I prefer a combination of methods. First, I trace my original pattern onto a sturdier pattern material, such as Pattern-Ease. I’ll make my changes one at a time onto this pattern, folding and pinning, or taping the material to accommodate the alterations. Once that’s done, I trace a new pattern. This allows me to keep the original pattern intact, in case I need to refer to it in the future, and it gives me a pristine pattern to use in making my newly-fitted garment.
Another benefit to tracing your new pattern is that you can use it over and over. This is called a “Tried and True” pattern, or TnT. You can make adjustments to the design, such as adding pockets, altering the shape of the neckline, changing the sleeve or hem length, and so on, to achieve a different look without the hassle of fitting a brand new pattern.
Make sure to label your new pattern. On each piece, write the original pattern brand, number, and size, along with a notation that indicates you’ve altered it to fit. That way, you’ll always know which pattern it is, and you won’t confuse an altered commercial pattern with one that you’ve drafted yourself.
Now that you’ve successfully fit your pattern, it’s time to make a second mockup. Consider this your safety net. After all, you want to be certain that your changes will work, don’t you? There’s nothing worse than finally cutting your good fabric, only to realize that your alterations weren’t quite right!
Make any changes you always need to make (e.g.: full-bust adjustment, sloping shoulders, swayback, etc.)
Check your size and either trace your pattern or fold excess tissue out of the way.
Cut your mockup, baste it together, and try it on.

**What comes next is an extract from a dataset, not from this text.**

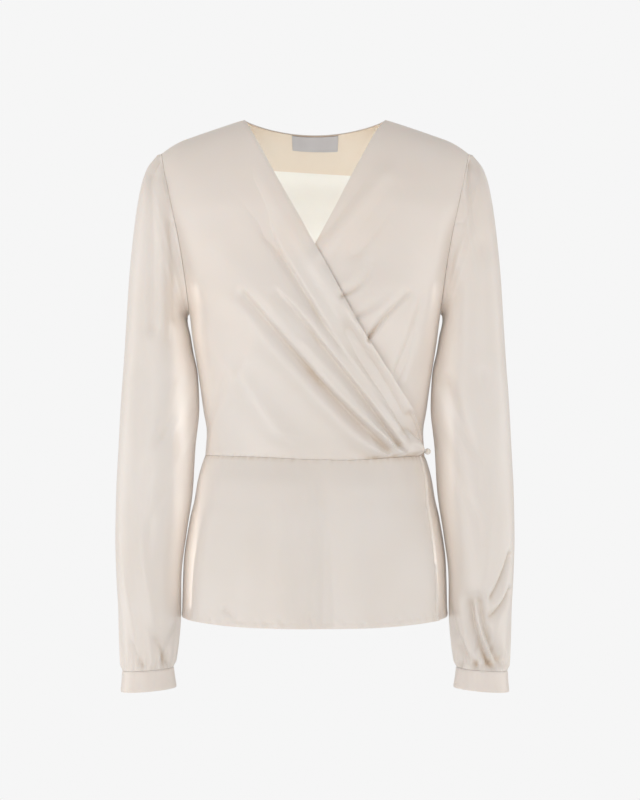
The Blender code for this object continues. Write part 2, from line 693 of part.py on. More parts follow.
def sleeve_walls(side):
    loop = armhole_loop(side)
    turns = np.linspace(0, 2 * math.pi, len(loop), endpoint=False)
    run = np.arange(len(SLEEVE), dtype=float)
    points = ring_points(SLEEVE, run, turns, side)
    edge = on_torso(loop, WALL + SLEEVE_RAISE)
    normal = torso_normal(loop[:, 0], loop[:, 1])
    away = np.cross(normal, np.roll(edge, -1, axis=0) - np.roll(edge, 1, axis=0))
    away /= np.linalg.norm(away, axis=-1, keepdims=True)
    away *= np.sign(away[0, 0]) * side
    start = edge + SLEEVE_GAP * away
    fade = 1 - smooth_step(run / ARMHOLE_FADE)
    points = points + fade[:, None, None] * (start - points[0])[None]
    normal = tube_normal(points, side)
    outer = points + sleeve_rise(run, turns)[..., None] * normal
    return outer, outer - WALL * normal


def cuff_walls(side):
    turns = np.linspace(0, 2 * math.pi, 2 * ARMHOLE_STEPS, endpoint=False)
    run = np.linspace(0, len(CUFF) - 1, CUFF_STEPS + 1)
    outer = ring_points(CUFF, run, turns, side)
    return outer, outer - CUFF_WALL * tube_normal(outer, side)


# Solids

def material(name, colour, roughness, sheen=0.0):
    made = bpy.data.materials.new(name)
    made.use_nodes = True
    shader = made.node_tree.nodes["Principled BSDF"]
    shader.inputs["Base Color"].default_value = colour
    shader.inputs["Roughness"].default_value = roughness
    shader.inputs["Metallic"].default_value = 0.0
    shader.inputs["Sheen Weight"].default_value = sheen
    made.diffuse_color = colour
    return made


def finish(bm, name, finish_material):
    bmesh.ops.recalc_face_normals(bm, faces=bm.faces[:])
    mesh = bpy.data.meshes.new(name)
    bm.to_mesh(mesh)
    bm.free()
    mesh.shade_smooth()
    mesh.set_sharp_from_angle(angle=math.radians(50))
    mesh.materials.append(finish_material)
    item = bpy.data.objects.new(name, mesh)
    bpy.context.scene.collection.objects.link(item)
    return item


def cloth(name, outer, inner, finish_material, tube=False, cut="SHORT_EDGE"):
    """A closed wall between two grids of points; a tube's columns meet round the back.

    Each face of the grid is cut in two by its short diagonal, or by the one that folds follow.
    """
    rows, columns = outer.shape[0] - 1, outer.shape[1] - (0 if tube else 1)
    bm = bmesh.new()
    row_of = bm.verts.layers.int.new("row")
    column_of = bm.verts.layers.int.new("column")
    bmesh.ops.create_grid(bm, x_segments=columns, y_segments=rows, size=0.5)
    for vert in bm.verts:
        vert[row_of] = round((vert.co.y + 0.5) * rows)
        vert[column_of] = round((vert.co.x + 0.5) * columns) % outer.shape[1]
        vert.co = outer[vert[row_of], vert[column_of]] * MM
    if tube:
        bmesh.ops.remove_doubles(bm, verts=bm.verts[:], dist=0.01 * MM)
    bmesh.ops.triangulate(bm, faces=bm.faces[:], quad_method=cut)
    sheet = bm.faces[:] + bm.edges[:] + bm.verts[:]
    made = bmesh.ops.extrude_face_region(bm, geom=sheet, use_keep_orig=True)["geom"]
    for vert in (item for item in made if isinstance(item, bmesh.types.BMVert)):
        vert.co = inner[vert[row_of], vert[column_of]] * MM
    bmesh.ops.triangulate(bm, faces=bm.faces[:])
    return finish(bm, name, finish_material)


def panel(name, chart, out, finish_material, cut="SHORT_EDGE"):
    return cloth(name, on_torso(chart, out + WALL), on_torso(chart, out), finish_material, cut=cut)


def button(finish_material):
    """A ball on a shank, turned round its axis, standing on the under front."""
    base = chart_at(BUTTON_TURN, BUTTON_HEIGHT)
    foot = on_torso(base, WALL + TRIM_GAP)
    axis = torso_normal(base[0], base[1])
    neck = math.asin(SHANK_RADIUS / BALL_RADIUS)
    angles = [neck + (math.pi - neck) * step / 8 for step in range(9)]
    centre = SHANK_LENGTH + BALL_RADIUS * math.cos(neck)
    profile = [(0, 0), (SHANK_RADIUS, 0)]
    profile += [(BALL_RADIUS * math.sin(a), centre - BALL_RADIUS * math.cos(a)) for a in angles]
    profile[-1] = (0, centre + BALL_RADIUS)
    side = np.cross(axis, (0, 0, 1))
    side /= np.linalg.norm(side)
    bm = bmesh.new()
    verts = [bm.verts.new((foot + side * radius + axis * along) * MM) for radius, along in profile]
    edges = [bm.edges.new(pair) for pair in zip(verts, verts[1:])]
    bmesh.ops.spin(bm, geom=verts + edges, cent=foot * MM, axis=axis, angle=2 * math.pi,
                   steps=16, use_merge=True)
    bmesh.ops.remove_doubles(bm, verts=bm.verts[:], dist=0.01 * MM)
    return finish(bm, "button", finish_material)


def button_loop(finish_material):
    """A thin rouleau that leaves the wrap edge, goes round the shank and comes back."""
    base = chart_at(BUTTON_TURN, BUTTON_HEIGHT)
    out = LAYER_LIFT + WALL / 2
    centre = on_torso(base, out)
    normal = torso_normal(base[0], base[1])
    back = np.cross((0, 0, 1), normal)
    back *= np.sign(back[1]) / np.linalg.norm(back)
    up = np.cross(normal, back)
    up *= np.sign(up[2])
    turns = np.linspace(-QUARTER, QUARTER, 9)
    bend = [centre + LOOP_HALF_HEIGHT * (back * math.cos(a) + up * math.sin(a)) for a in turns]
    start = bend[0] - back * (LOOP_REACH - 2 * LOOP_HALF_HEIGHT)
    end = bend[-1] - back * (LOOP_REACH - 2 * LOOP_HALF_HEIGHT)
    route = [start] + bend + [end]
    curve = bpy.data.curves.new("button_loop", "CURVE")
    curve.dimensions = "3D"
    curve.bevel_depth = LOOP_RADIUS * MM
    curve.bevel_resolution = 1
    curve.use_fill_caps = True
    spline = curve.splines.new("POLY")
    spline.points.add(len(route) - 1)
    for point, place in zip(spline.points, route):
        point.co = (*(place * MM), 1)
    curve.materials.append(finish_material)
    item = bpy.data.objects.new("button_loop", curve)
    bpy.context.scene.collection.objects.link(item)
    return item


def main():
    clear_scene()
    satin = material("ivory_satin", IVORY, 0.38, 0.3)
    inside = material("pale_ivory", PALE_IVORY, 0.5, 0.2)
    tape = material("label_tape", LABEL_GREY, 0.6)
    pearl = material("pearl", PEARL, 0.2)

    chart = right_front_chart()
    panel("right_front", chart, right_front_out(chart), satin, cut="LONG_EDGE")
    chart = left_front_chart()
    panel("left_front", chart, left_front_out(chart), satin, cut="LONG_EDGE")
    chart = back_chart()
    panel("back", chart, back_out(chart), satin)
    cloth("back_neck_facing", *facing_walls(), inside)
    cloth("label", *label_walls(), tape)

    right_seam = side_turn(RIGHT, True)
    left_seam = side_turn(LEFT, True)
    chart = peplum_chart(lambda level: right_seam, free_edge, RIGHT_FRONT_STEPS, CROWDING)
    panel("peplum_front", chart, peplum_front_out(chart), satin)
    chart = peplum_chart(lambda level: -free_edge(level), lambda level: left_seam,
                         LEFT_FRONT_STEPS)
    panel("peplum_under", chart, 0.0, satin)
    back_columns = 2 * SHOULDER_STEPS + BACK_NECK_STEPS
    chart = peplum_chart(lambda level: side_turn(LEFT, False),
                         lambda level: side_turn(RIGHT, False), back_columns)
    panel("peplum_back", chart, peplum_back_out(chart), satin)

    for side, word in ((RIGHT, "right"), (LEFT, "left")):
        cloth(word + "_sleeve", *sleeve_walls(side), satin, tube=True)
        cloth(word + "_cuff", *cuff_walls(side), satin, tube=True)
    button(pearl)
    button_loop(satin)


main()
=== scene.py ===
# %% [markdown]
# # A satin wrap top
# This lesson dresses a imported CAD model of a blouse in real-looking cloth. The top is filled out as if
# it were worn, with nobody in it: a V neck, a wrap front that is drawn into folds at the wearer's left,
# a short peplum below the waist seam, and long sleeves gathered into cuffs. The CAD walls give the form
# in coarse facets. Here each piece gets a fine surface on the same form, so its folds run soft and
# unbroken, and the finish of heavy ivory satin.

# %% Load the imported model
import json
import math
from collections import namedtuple

import bmesh
import bpy
import numpy as np
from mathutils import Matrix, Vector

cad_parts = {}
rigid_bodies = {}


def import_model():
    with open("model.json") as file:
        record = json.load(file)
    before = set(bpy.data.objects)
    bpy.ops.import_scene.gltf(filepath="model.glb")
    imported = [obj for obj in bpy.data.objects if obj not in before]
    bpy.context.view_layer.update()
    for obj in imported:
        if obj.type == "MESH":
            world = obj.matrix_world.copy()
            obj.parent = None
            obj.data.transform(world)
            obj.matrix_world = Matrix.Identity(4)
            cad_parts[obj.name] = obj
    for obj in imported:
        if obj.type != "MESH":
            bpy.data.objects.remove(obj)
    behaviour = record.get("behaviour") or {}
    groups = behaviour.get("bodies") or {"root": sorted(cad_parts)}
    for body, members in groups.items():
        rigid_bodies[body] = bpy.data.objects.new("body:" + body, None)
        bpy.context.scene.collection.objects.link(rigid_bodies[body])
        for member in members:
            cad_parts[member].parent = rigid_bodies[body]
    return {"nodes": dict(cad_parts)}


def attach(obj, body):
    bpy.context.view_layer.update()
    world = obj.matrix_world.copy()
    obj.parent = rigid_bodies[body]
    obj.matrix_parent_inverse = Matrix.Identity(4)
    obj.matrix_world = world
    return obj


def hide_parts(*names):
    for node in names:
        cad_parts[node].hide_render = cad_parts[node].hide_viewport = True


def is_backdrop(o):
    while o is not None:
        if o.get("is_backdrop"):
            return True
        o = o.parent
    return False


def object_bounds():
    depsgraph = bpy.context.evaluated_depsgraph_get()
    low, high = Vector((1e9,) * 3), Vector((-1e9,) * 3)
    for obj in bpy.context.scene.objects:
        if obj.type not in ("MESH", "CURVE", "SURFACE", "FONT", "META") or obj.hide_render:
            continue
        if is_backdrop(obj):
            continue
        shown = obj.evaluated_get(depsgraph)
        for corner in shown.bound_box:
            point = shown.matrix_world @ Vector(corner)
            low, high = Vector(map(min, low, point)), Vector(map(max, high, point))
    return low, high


for leftover in list(bpy.data.objects):
    bpy.data.objects.remove(leftover, do_unlink=True)
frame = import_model()
cad_box = [[float(value) for value in corner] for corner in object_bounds()]
print("pieces in the model:", ", ".join(sorted(frame["nodes"])))

# %% [markdown]
# ## Camera, floor and light
# A catalogue picture of clothing is taken with a long lens from straight in front, at chest height, so
# that both sleeves look alike and nothing is distorted. The frame is upright, so the lens is measured
# on its height.

# %% Camera
MM = 0.001
CAMERA_PLACE = (0.006, -3.2, -0.335)
LENS, SENSOR = 80, 24

lens = bpy.data.cameras.new("front_camera")
lens.sensor_fit, lens.sensor_height, lens.lens = "VERTICAL", SENSOR, LENS
camera = bpy.data.objects.new("front_camera", lens)
camera.location = CAMERA_PLACE
camera.rotation_euler = (math.radians(90), 0, 0)
bpy.context.scene.collection.objects.link(camera)
bpy.context.scene.camera = camera
bpy.context.scene.view_settings.view_transform = "Standard"
print("camera", round(-CAMERA_PLACE[1], 2), "m in front")

# %% [markdown]
# The room is a white cove. What the camera sees behind the top is nearly white, while the light that
# falls on the cloth from all sides is dimmer and slightly warm, so that the lamps can still model the
# folds. A Light Path node keeps the two apart. That light is also a little stronger from low in front,
# as a pale floor throws it back up. The floor lies where the wearer would stand, and fades into the
# cove with its distance, which a transparent rim does without any visible horizon.

# %% Room
PAPER = (0.921, 0.921, 0.921, 1)
AMBIENT = (1.0, 0.99, 0.985, 1)
AMBIENT_STRENGTH, AMBIENT_TILT, BRIGHT_SIDE = 0.79, 0.37, (-0.25, -0.56, -0.79)
FLOOR_HEIGHT, FLOOR_RADIUS, FLOOR_FADE = -1.40, 3.2, 0.75
FLOOR_PAINT = (0.90, 0.90, 0.90, 1)


def fill(node, values):
    for socket, value in values.items():
        node.inputs[socket].default_value = value


def add_node(tree, kind, values=None, **settings):
    """A shader node with its settings made and its sockets filled."""
    node = tree.nodes.new("ShaderNode" + kind)
    for name, setting in settings.items():
        setattr(node, name, setting)
    fill(node, values or {})
    return node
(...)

Make any necessary changes to guarantee a good fit.
Copy your new pattern.
Make a second mockup, just to be sure.
Cut your final, well-fitted garment.
Truly, a mockup is not a luxury or a waste of energy—it’s a necessity for all dressmakers. It saves disappointment and frustration, and it ensures a perfect fit, every time!
Do you use a mockup every time you sew? What tips and tricks do you use to make mocking-up easier?